The action allegedly occurred in open court, in plain view of the judge, court reporter, and deputy district attorney, and yet all of them have now successfully quashed subpoenas on the basis that they didn’t see anything – even though the defense argues that the reason they didn’t see anything is that nothing occurred to be seen.

On the second day of the preliminary hearing, February 19, 2015, the complaining witness, Ernie Sotelo, testified for the prosecution. The next day of the preliminary hearing, March 3, 2014, Officer Anthony Herrera testified that on February 19, 2015, he had witnessed Mr. Lovett make gestures toward Ernie Sotelo as Mr. Sotelo testified, and the officer interpreted the gestures as threatening.

Officer Herrera claimed he saw Mr. Lovett “do it over and over again.” He also testified that Deputy Galvan told him that he, Dep. Galvan, saw Mr. Lovett “do it several times,” “the same thing, the same motion with the finger.”

Deputy Galvan reportedly saw Mr. Lovett make this motion “five or six more times, doing it very slow.”

Officer Herrera said, “[Dep. Galvan] said at first before Ernie Sotelo came in to testify that [Lovett] was jovial, laughing and joking, but as soon as Ernie Sotelo came up here to testify, he said that that’s when he said he paid particular attention, said that he was – looked to be very interested in looking at Sotelo, and would like grit his jaw to where you could like see the muscles clenching in his face. He said he wasn’t joking and jovial up to that point, after that point, excuse me, when he was testifying.”

The incident, if you want to call it that, was captured on court video. But every neutral observer has reached just about the same conclusion – Mr. Lovett is clearly moving his hands, but no one can say that those gestures are actually intentional threats to the witness.

Rod Beede, a counsel for a co-defendant, at a trial setting conference in July 2015 said that it “would be hotly contested what, if anything, Mr. Lovett did when the witnesses (sic) was on the stand. My entire staff and I looked at the tape two or three times and it was confusing at best.”

Judge Rosenberg was similarly equivocal on the content of the video.  “I saw Mr. Lovett make certain movements with his hand, which frankly surprised the Court, took me aback,” the judge stated.  He held Mr. Lovett to answer to the charges on December 14, 2015, but reasoned that a jury “could readily determine that Mr. Lovett was just fidgeting, but I also believe that a jury could determine that he was making motions like a slashing of a neck to intimidate a witness that was on the stand.”

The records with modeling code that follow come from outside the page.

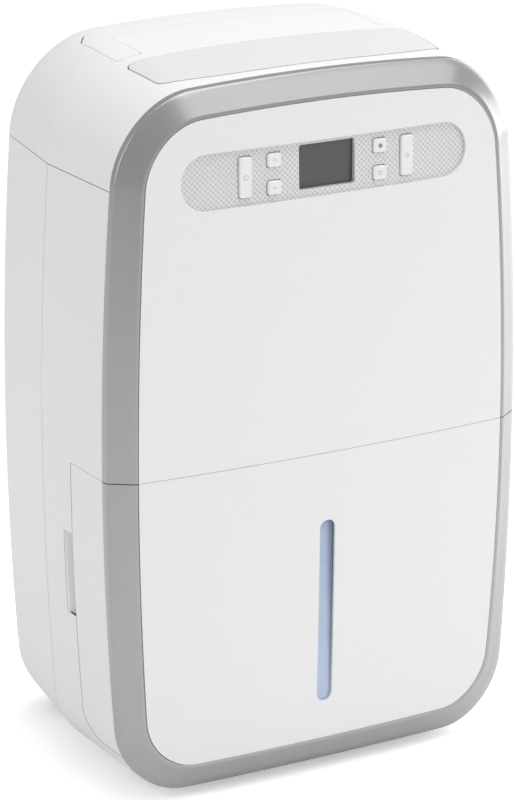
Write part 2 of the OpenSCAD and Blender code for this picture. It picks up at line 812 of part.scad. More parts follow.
module castor_fork(x, y) {
    ear = wheel_w / 2 + 0.8;
    color(dark_grey) {
        rod_z(x, y, fork_top, deck_z + deck_t - 0.5, stem_r);
        rod_z(x, y, fork_top - 3, fork_top, 13);
        for (s = [-1, 1]) {
            block(x + s * (ear + 1.2) - 1.2, x + s * (ear + 1.2) + 1.2, y - 2, y + trail + 6,
                wheel_r, fork_top - 2);
            rod_x(x + s * (ear + 1.2) - 1.2, x + s * (ear + 1.2) + 1.2, y + trail, wheel_r, 6);
        }
        rod_x(x - ear - 1.2, x + ear + 1.2, y + trail, wheel_r, axle_r);
    }
}

module castor_wheel(x, y) {
    color(dark_grey) difference() {
        rod_x(x - wheel_w / 2, x + wheel_w / 2, y + trail, wheel_r, wheel_r);
        rod_x(x - wheel_w, x + wheel_w, y + trail, wheel_r, axle_r + running_gap);
    }
}

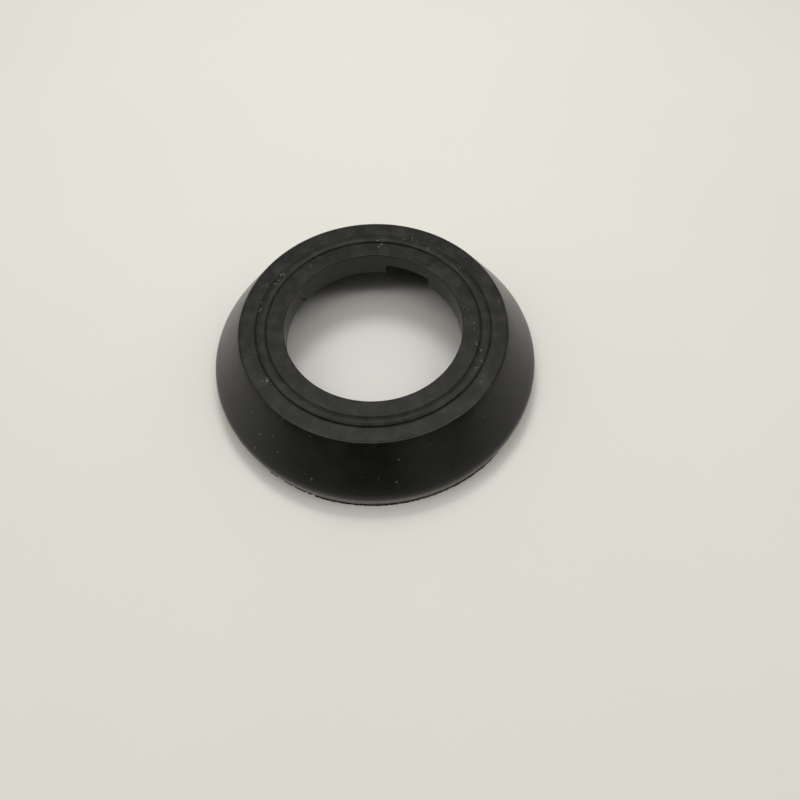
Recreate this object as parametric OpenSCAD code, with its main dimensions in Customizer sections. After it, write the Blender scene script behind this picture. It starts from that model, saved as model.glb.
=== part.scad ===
// Tapered sealing ring, moulded in one piece of rubber. It stands on its wide foot with the flat
// face up. A low bead stands proud of the face between two shallow grooves, and the underside is
// hollow: a conical skirt hangs from a plate, and a short lip with one notch hangs round the bore.

/* [Cone] */
// Height of the ring, from the foot to the flat face
ring_h = 12.5; // [11:0.1:16]
// Diameter of the flat face, before its edge is rounded
face_d = 46.5; // [44:0.1:50]
// Diameter of the rim, the widest place, before it is rounded
rim_d = 58.3; // [54:0.1:64]
// Height of the rim above the foot
rim_h = 3.5; // [2:0.1:5]
// How far the foot stands in from the rim
foot_in = 0.75; // [0.1:0.05:1.5]

/* [Bore] */
// Diameter of the bore
bore_d = 31; // [28:0.1:33]
// Depth of the lip round the bore, from the flat face
lip_depth = 5; // [4.5:0.1:8]
// Thickness of the lip
lip_t = 2.2; // [1.2:0.1:3]

/* [Notch] */
// Height of the lip that is left between the notch and the plate
notch_web = 0.25; // [0.1:0.05:1]
// Angle that the notch takes out of the lip
notch_span = 32; // [10:1:60]
// Direction of the middle of the notch, counted from +X
notch_turn = 62.7; // [0:0.1:359]

/* [Bead] */
// Diameter of the middle of the bead
bead_d = 38.9; // [37.5:0.1:40]
// Width of the bead's flat crown
crown_w = 1.4; // [0.8:0.1:1.8]
// Height of the crown above the flat face
bead_rise = 0.2; // [0.05:0.05:0.3]
// Width of each of the bead's two flanks, measured level
flank_w = 0.3; // [0.2:0.05:0.5]
// Depth of the groove along the foot of each flank
groove_depth = 0.2; // [0.05:0.05:0.3]
// Width of each groove's far wall, measured level
wall_w = 0.05; // [0.05:0.05:0.3]

/* [Hollow underside] */
// Thickness of the plate under the flat face
plate_t = 2.6; // [2:0.1:4]
// Thickness of the skirt, measured level
skirt_t = 3.2; // [2:0.1:4]

/* [Rounding] */
// Radius round the rim
rim_round = 2.2; // [0.5:0.1:3]
// Radius between the flat face and the cone
face_round = 0.6; // [0.2:0.1:1.5]
// Radius between the flat face and the bore
bore_round = 0.3; // [0.2:0.1:1.2]
// Radius along the bead's crown
crown_round = 0.2; // [0.05:0.05:0.3]
// Radius of the grooves' outer edges
groove_round = 0.05; // [0.02:0.01:0.1]
// Radius of the foot's edges and of the lip's lower edges
edge_round = 0.3; // [0.1:0.05:0.6]
// Radius in the inner corners of the hollow
hollow_round = 0.8; // [0.3:0.1:1.5]

/* [Hidden] */
$fn = 180;
// Straight steps in the arc of each rounded corner
arc_steps = 8;
// Most of a side that the rounding of one corner may take up
round_share = 0.45;
// How far the notch's cutter reaches into the open bore and below the lip
cut_over = 1;

face_r = face_d / 2;
rim_r = rim_d / 2;
foot_r = rim_r - foot_in;
bore_r = bore_d / 2;
lip_r = bore_r + lip_t;
lip_z = ring_h - lip_depth;
plate_z = ring_h - plate_t;
lip_drop = plate_z - lip_z;
bead_mid_r = bead_d / 2;
crown_half = crown_w / 2;
foot_half = crown_half + flank_w;
groove_half = foot_half + wall_w;
crown_z = ring_h + bead_rise;
groove_z = ring_h - groove_depth;
// Radius that the cone gains for each millimetre it comes down
taper = (rim_r - face_r) / (ring_h - rim_h);
// The skirt's inner wall follows the cone down to the rim, then drops straight to the foot
hollow_r = rim_r - skirt_t;
hollow_top_r = hollow_r - taper * (plate_z - rim_h);

function unit(v) = v / norm(v);

function on_circle(centre, r, angle) = centre + r * [cos(angle), sin(angle)];

// Arc of radius r that rounds the corner at b, between its neighbours a and c
function rounded(a, b, c, r) =
    let (
        to_a = unit(a - b),
        to_c = unit(c - b),
        half = acos(to_a * to_c) / 2,
        reach = min(r / tan(half), round_share * min(norm(a - b), norm(c - b))),
        centre = b + unit(to_a + to_c) * reach / cos(half),
        start = b + to_a * reach - centre,
        end = b + to_c * reach - centre,
        from = atan2(start.y, start.x),
        turn = atan2(cross(start, end), start * end)
    )
    [for (i = [0:arc_steps]) on_circle(centre, norm(start), from + turn * i / arc_steps)];

// Corners of the section as [[radius, height], rounding], up the cone, over the face and back inside
corners = [
    [[foot_r, 0], edge_round],
    [[rim_r, rim_h], rim_round],
    [[face_r, ring_h], face_round],
    [[bead_mid_r + groove_half, ring_h], groove_round],
    [[bead_mid_r + foot_half, groove_z], 0],
    [[bead_mid_r + crown_half, crown_z], crown_round],
    [[bead_mid_r - crown_half, crown_z], crown_round],
    [[bead_mid_r - foot_half, groove_z], 0],
    [[bead_mid_r - groove_half, ring_h], groove_round],
    [[bore_r, ring_h], bore_round],
    [[bore_r, lip_z], edge_round],
    [[lip_r, lip_z], edge_round],
    [[lip_r, plate_z], hollow_round],
    [[hollow_top_r, plate_z], hollow_round],
    [[hollow_r, rim_h], hollow_round],
    [[hollow_r, 0], edge_round],
];

module section() {
    last = len(corners) - 1;
    outline = [
        for (i = [0:last])
            let (
                before = corners[i == 0 ? last : i - 1][0],
                here = corners[i][0],
                after = corners[i == last ? 0 : i + 1][0],
                r = corners[i][1]
            )
            each (r > 0 ? rounded(before, here, after, r) : [here])
    ];
    polygon(outline);
}

module lip_notch() {
    rotate(notch_turn - notch_span / 2)
        rotate_extrude(angle = notch_span)
            translate([bore_r - cut_over, lip_z - cut_over])
                square([cut_over + lip_t + hollow_round, cut_over + lip_drop - notch_web]);
}

module sealing_ring() {
    color([0.17, 0.17, 0.16])
        difference() {
            rotate_extrude() section();
            lip_notch();
        }
}

sealing_ring();
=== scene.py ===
import bpy
import numpy as np
from mathutils import Matrix, Vector


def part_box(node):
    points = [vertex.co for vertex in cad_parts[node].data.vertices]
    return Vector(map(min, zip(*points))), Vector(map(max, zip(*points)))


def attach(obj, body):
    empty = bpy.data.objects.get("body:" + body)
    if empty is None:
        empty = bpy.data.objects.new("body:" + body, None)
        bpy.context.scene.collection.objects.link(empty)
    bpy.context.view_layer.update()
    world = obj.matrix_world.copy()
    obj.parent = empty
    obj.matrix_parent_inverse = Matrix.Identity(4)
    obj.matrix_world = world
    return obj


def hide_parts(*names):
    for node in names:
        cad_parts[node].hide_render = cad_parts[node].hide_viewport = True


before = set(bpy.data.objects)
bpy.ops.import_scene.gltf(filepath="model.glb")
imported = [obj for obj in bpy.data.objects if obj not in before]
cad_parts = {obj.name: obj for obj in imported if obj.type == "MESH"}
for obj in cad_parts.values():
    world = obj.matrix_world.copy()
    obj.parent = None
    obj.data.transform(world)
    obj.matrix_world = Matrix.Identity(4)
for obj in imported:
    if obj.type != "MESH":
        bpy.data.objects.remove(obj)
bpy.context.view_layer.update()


# The sealing ring is one moulding of black rubber. It is pressed in a steel mould whose turned
# core leaves the cone, the beaded face, the hollow underside and the notched lip in one shot,
# so it has no joints, and its skin is satin with faint rings where the steel was turned.
MM = 0.001
# The face lies below the top of its CAD box by the room that the bead and the grit on it take up
bead_and_grit = 0.27
face_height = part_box("sealing_ring")[1][2] / MM - bead_and_grit
face_radius, rim_radius, rim_height, foot_radius = 23.25, 29.15, 3.5, 28.4
bore_radius, lip_radius, lip_height, plate_height = 15.5, 17.7, 7.5, 9.9
bead_middle, bead_rise, crown_half, crown_sag = 19.45, 0.21, 0.70, 0.09
crown_arch, crown_peak = 2.67, 0.305
inner_flank, outer_flank, dish_inner, dish_drop = 0.21, 0.23, 17.3, 0.03
groove_depth, groove_width, groove_floor, floor_rise = 0.11, 0.15, 0.07, 0.01
outer_groove = bead_middle + crown_half + outer_flank
inner_groove = bead_middle - crown_half - inner_flank
groove_height, crown_edge = face_height - groove_depth, face_height + bead_rise - crown_sag
hollow_radius, hollow_top_radius = 25.95, 21.81
notch_start, notch_end, notch_web, notch_wall = 46.7, 78.7, 0.25, 0.2

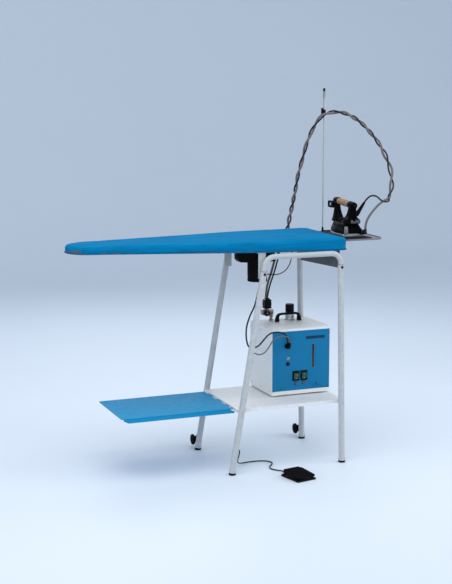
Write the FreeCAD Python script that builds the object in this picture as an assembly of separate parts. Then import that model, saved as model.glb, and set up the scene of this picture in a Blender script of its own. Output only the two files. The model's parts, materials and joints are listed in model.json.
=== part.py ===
import FreeCAD, Part
import math
import os

# Ironing station: padded suction board on a tubular stand, with a steam boiler on the shelf,
# a professional iron on its rest, a hose pole, a linen tray, a fan and a foot pedal.
# Millimetres, +Z up, +X towards the flat end of the board, +Y towards the back.
# Everything is drawn from the foot of the front right leg and moved by SHIFT at export,
# so that the origin lies on the floor under the middle of the bounding box.

V = FreeCAD.Vector
SHIFT = V(449.5, -138.3, 0)

# ---------------------------------------------------------------- driving dimensions
TUBE_R = 12.5            # outer radius of the leg tubes
TUBE_IN = 11.0           # inner radius of the leg tubes
HOOP_R = 10.95           # top hoops push into the legs
FRAME_DEPTH = 392.0      # front legs to rear legs
FOOT_LEFT_X = -489.4     # left feet
LEAN_LEFT = 0.1664       # run of the left legs per mm of height
LEAN_RIGHT = -0.020      # run of the right legs per mm of height
LEG_TOP_LEFT = 812.0
LEG_TOP_RIGHT = 823.0
HOOP_Z = 871.5           # centre line of the hoops' level part
HOOP_BEND = 42.0
HOOP_DEPTH = 760.0       # height where the hoop ends sit inside the legs

SHELF_Z = 262.0          # top of the shelf
SHELF_T = 2.0
SHELF_LIP = 13.0
SHELF_X = (-460.0, 10.0)
SHELF_Y = (12.6, 379.4)

BOARD_Y = 196.0          # centre line of the board
BOARD_HALF = 197.0       # half width of the straight part
BOARD_END_X = 18.0       # flat end
BOARD_TAPER_X = -300.0   # taper starts here
BOARD_NOSE_X = -1010.0   # centre of the nose arc
BOARD_NOSE_R = 95.0
BOARD_TOP_Z = 932.0
BOARD_LOW_Z = 883.0      # underside at the flat end
BOARD_LOW_NOSE_Z = 902.0  # underside at the nose

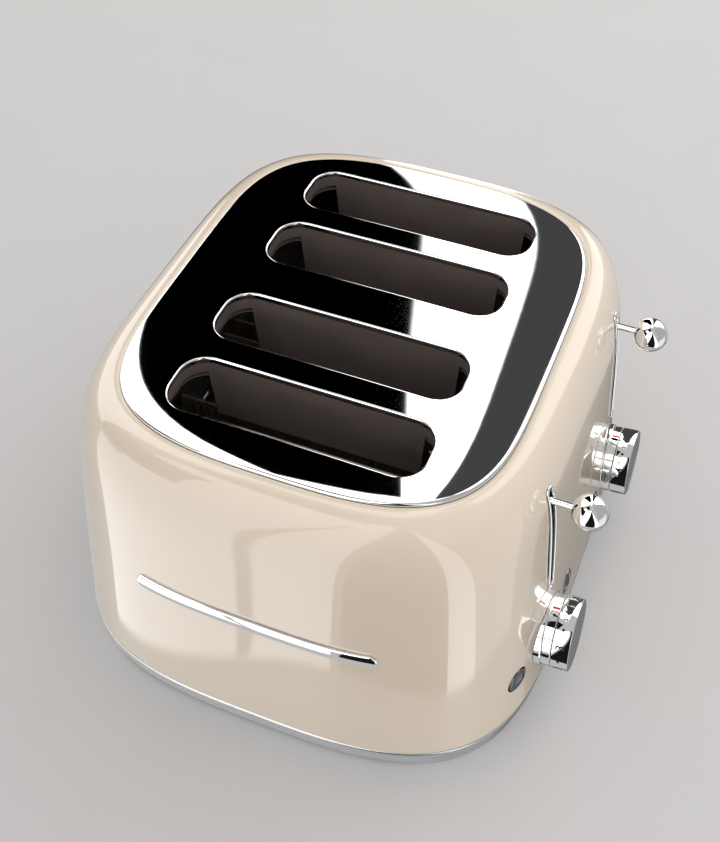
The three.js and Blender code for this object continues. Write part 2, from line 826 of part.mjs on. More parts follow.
// Carriage: slides on the guide rod, carries two racks and the lever, and meets the magnet.
function carriage(side) {
  const y = unitY(side);
  const z = rackRestZ;
  const tabY = leverY(side) + side * 3.5;
  const magnetY = y - side * magnetOffsetY;
  const armatureZ = leverRestZ - armatureDrop;
  const plate = box(
    rodX - 5, y - slotPitch / 2 - 4, z - 6,
    rodX - 3.6, y + slotPitch / 2 + 4, z + 8,
  );
  const sleeve = rod("z", rodRadius + 2.4, [rodX, y, z - 6], [rodX, y, leverRestZ + 4], 14);
  const tab = box(
    rodX - 4, Math.min(y, tabY), leverRestZ - 4,
    rodX + 7 - seatGap, Math.max(y, tabY), leverRestZ + 4,
  );
  const armature = box(
    rodX - 2, Math.min(y, magnetY - side * 6), armatureZ,
    rodX + 13, Math.max(y, magnetY - side * 6), armatureZ + 2.5,
  );
  const bore = rod("z", rodRadius + clearance, [rodX, y, z - 20], [rodX, y, leverRestZ + 20], 14);
  const made = union([plate, sleeve, tab, armature]).subtract(bore);
  place("carriage_" + unitNames[side], made, finish.zincSteel);
}

function guideRod(side) {
  const y = unitY(side);
  const lowZ = endPlateBottomZ + endPlateThickness + seatGap;
  const made = rod("z", rodRadius, [rodX, y, lowZ], [rodX, y, frameZ - seatGap], 12);
  place("guide_rod_" + unitNames[side], made, finish.chrome);
}

// Latch magnet: a yoke on the shelf with a wound core that the armature comes down on.
function latchMagnet(side) {
  const x = rodX + 7.5;
  const y = unitY(side) - side * magnetOffsetY;
  const lowZ = endPlateBottomZ + endPlateThickness + seatGap;
  const topZ = leverRestZ - armatureDrop - leverTravel - seatGap;
  const yoke = box(x - 5.5, y - 6, lowZ, x + 5.5, y + 6, lowZ + 2.5);
  const core = rod("z", 2.5, [x, y, lowZ], [x, y, topZ], 12);
  const winding = rod("z", 5.2, [x, y, lowZ + 2], [x, y, topZ - 1.5], 14);
  place("latch_magnet_" + unitNames[side], union([yoke, core, winding]), finish.coil);
}

// Return spring: hangs from the inner frame and lifts the carriage. It is its outer tube.
function returnSpring(side) {
  const y = unitY(side) + side * (slotPitch / 2 - 3);
  const lowZ = rackRestZ + 8 + seatGap;
  const highZ = frameZ - seatGap;
  const profile = [[1.6, lowZ], [2.8, lowZ], [2.8, highZ], [1.6, highZ], [1.6, lowZ]];
  const g = new THREE.LatheGeometry(
    profile.map(([radius, along]) => new THREE.Vector2(radius, along)),
    12,
  );
  g.rotateX(Math.PI / 2);
  g.translate(rodX - 4.3, y, 0);
  place("return_spring_" + unitNames[side], toSolid(g), finish.wire);
}

// A plain raised bar with round ends across the front.
function badge() {
  const shape = roundedRectangle(badgeHalfLength, badgeHeight / 2, badgeHeight / 2);
  const depth = shellBaseY + 5;
  const g = new THREE.ExtrudeGeometry(shape, { depth, bevelEnabled: false, curveSegments: 4 });
  g.rotateX(Math.PI / 2);
  g.translate(0, 0, badgeZ);
  const trim = bodyBlock(-seatGap - badgeProud).subtract(bodyBlock(-seatGap)).intersect(toSolid(g));
  place("front_badge", trim, finish.chrome);
}

// ---------------------------------------------------------------- assembly
outerShell();
topPlate();
slotLiner();
basePlinth();
basePan();
feet();
cordGland();
endPlates();
badge();
for (const side of unitSides) {
  crumbTray(side);
  leverTrack(side);
  lever(side);
  dialCollar(side);
  dial(side);
  dialControl(side);
  buttons(side);
  controlBoard(side);
  heaterCards(side);
  carriage(side);
  guideRod(side);
  latchMagnet(side);
  returnSpring(side);
  for (const half of slotSides) {
    breadRack(side, half);
    for (const hand of slotSides) breadGuard(side, half, hand);
  }
}

// The controls stand out on one side, so the whole outline's centre is off the shell's.
const outline = new THREE.Box3().setFromObject(toaster);
toaster.position.x = -(outline.min.x + outline.max.x) / 2;

export default toaster;
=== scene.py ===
"""Pop-up toaster with four long slots: the visual model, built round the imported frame.

Sizes are millimetres in the shell's own frame, whose X = 0 and Y = 0 are the middle of the shell
and whose Z = 0 is the surface that the feet stand on. A mesh becomes metres, in the frame's place,
when it is made. +X is the side with the levers and dials, and -Y is the front.
"""

import logging
import math
from collections.abc import Callable
from dataclasses import dataclass, field
from enum import Enum

import bmesh
import bpy
import numpy as np
from bpy.types import Material, Mesh, Node, NodeSocket, NodeTree, Object
from mathutils import Matrix, Vector
from mathutils.geometry import delaunay_2d_cdt


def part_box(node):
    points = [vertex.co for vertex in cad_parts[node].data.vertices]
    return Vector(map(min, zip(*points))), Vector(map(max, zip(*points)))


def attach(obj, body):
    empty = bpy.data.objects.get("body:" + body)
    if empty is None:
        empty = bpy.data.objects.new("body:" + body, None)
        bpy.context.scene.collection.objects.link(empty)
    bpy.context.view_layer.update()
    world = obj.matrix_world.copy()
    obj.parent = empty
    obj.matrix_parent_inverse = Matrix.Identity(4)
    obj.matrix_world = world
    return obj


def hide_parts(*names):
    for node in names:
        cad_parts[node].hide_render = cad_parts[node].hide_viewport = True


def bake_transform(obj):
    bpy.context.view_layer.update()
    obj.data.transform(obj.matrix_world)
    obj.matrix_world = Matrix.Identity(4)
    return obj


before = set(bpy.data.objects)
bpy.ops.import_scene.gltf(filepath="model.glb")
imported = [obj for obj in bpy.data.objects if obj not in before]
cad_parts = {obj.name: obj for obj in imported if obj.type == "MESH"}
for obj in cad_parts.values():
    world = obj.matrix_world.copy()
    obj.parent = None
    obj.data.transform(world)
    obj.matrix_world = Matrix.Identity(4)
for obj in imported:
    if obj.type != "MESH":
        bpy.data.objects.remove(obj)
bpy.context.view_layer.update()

MM = 0.001
SHARP_EDGE = math.radians(34)
log = logging.getLogger("toaster")


def frame_shift() -> float:
    """How far the shell's middle stands from the frame's, along X, in millimetres."""
    low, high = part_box("outer_shell")
    return (low.x + high.x) / 2 / MM


SHIFT_X = frame_shift()


def to_frame(point: tuple[float, float, float]) -> tuple[float, float, float]:
    """A point of the shell's frame, in millimetres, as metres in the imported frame."""
    return ((point[0] + SHIFT_X) * MM, point[1] * MM, point[2] * MM)


class Unit(Enum):
    """The two toasting units, by the side of the middle that they stand on."""

    FRONT = -1
    REAR = 1

    @property
    def label(self) -> str:
        """The word that the unit's nodes and bodies carry."""
        return self.name.lower()


# ------------------------------------------------------------------------------- finishes
def add_node(tree: NodeTree, kind: str, inputs: dict | None = None, **settings) -> Node:
    """Adds a node to a tree.

    Args:
        tree: the shader or geometry tree.
        kind: the node's type.
        inputs: by input name or place, a value, a socket to link, or a node whose first output
            is linked.
        settings: the node's own properties.

    Returns:
        The node.
    """
    node = tree.nodes.new(kind)
    for name, value in settings.items():
        setattr(node, name, value)
    for key, value in (inputs or {}).items():
        if isinstance(value, Node):
            value = value.outputs[0]
        if isinstance(value, NodeSocket):
            tree.links.new(value, node.inputs[key])
        else:
            node.inputs[key].default_value = value
    return node


def linear(hex_colour: str) -> tuple[float, float, float, float]:
    """An sRGB hex colour as linear values with alpha 1."""
    values = [int(hex_colour[i : i + 2], 16) / 255 for i in (1, 3, 5)]
    return (*[v / 12.92 if v <= 0.04045 else ((v + 0.055) / 1.055) ** 2.4 for v in values], 1.0)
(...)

Judge Dan Maguire became the latest to make a judgment on the video. He repeatedly noted that there was really nothing to see, he stated that what the video shows is “subject to interpretation,” and acknowledged that the first time he watched it, he missed the hand gestures.

In short, the incident itself seems much ado about nothing. The prosecutor has caused quite a commotion and disruption to add the charge of dissuading a witness, in an incident that everyone argues is ambiguous when viewed in the best possible light. Keep in mind, the main charge here is that Mr. Lovett was an accessory to an attempted murder. The shooter in that case, Michael Reyes, was found guilty last July and received a sentence of 68 years to life.

And yet, as much as the judges acknowledge there is really little to see even on the video, they do not appear to have the ability to end this saga. Judge Rosenberg held the defendant to answer on what he acknowledged to be an ambiguous situation. Judge Paul Richardson bowed out of testifying by claiming judicial privilege and that he saw nothing and Judge Dan Maguire has granted motions to quash subpoenas of percipient witnesses on the basis that they did not see anything – even though the defense is that the reason they didn’t see anything is that nothing occurred.

However, perhaps the strangest of the machinations was the fact that one of the percipient witnesses was the wife of Yolo County District Attorney Jeff Reisig.

Judge Maguire, in ruling to support the motion to quash the subpoena, noted that, as a court reporter, Abby Waller-Reisig, unlike Judge Richardson, did not have an automatic claim to immunity to a subpoena. He granted the motion on the basis of her claim that she had nothing pertinent to offer in testimony.

Back in February, Deputy Public Defender Martha Sequeira moved to recuse the office of the Yolo County District Attorney, arguing that “both the former prosecutor (Amanda Zambor) and the wife of the chief district attorney (Abby Waller-Reisig) are witnesses to the alleged conduct of the accused. Thus there is a conflict of interest and it is unlikely the accused will receive fair treatment.”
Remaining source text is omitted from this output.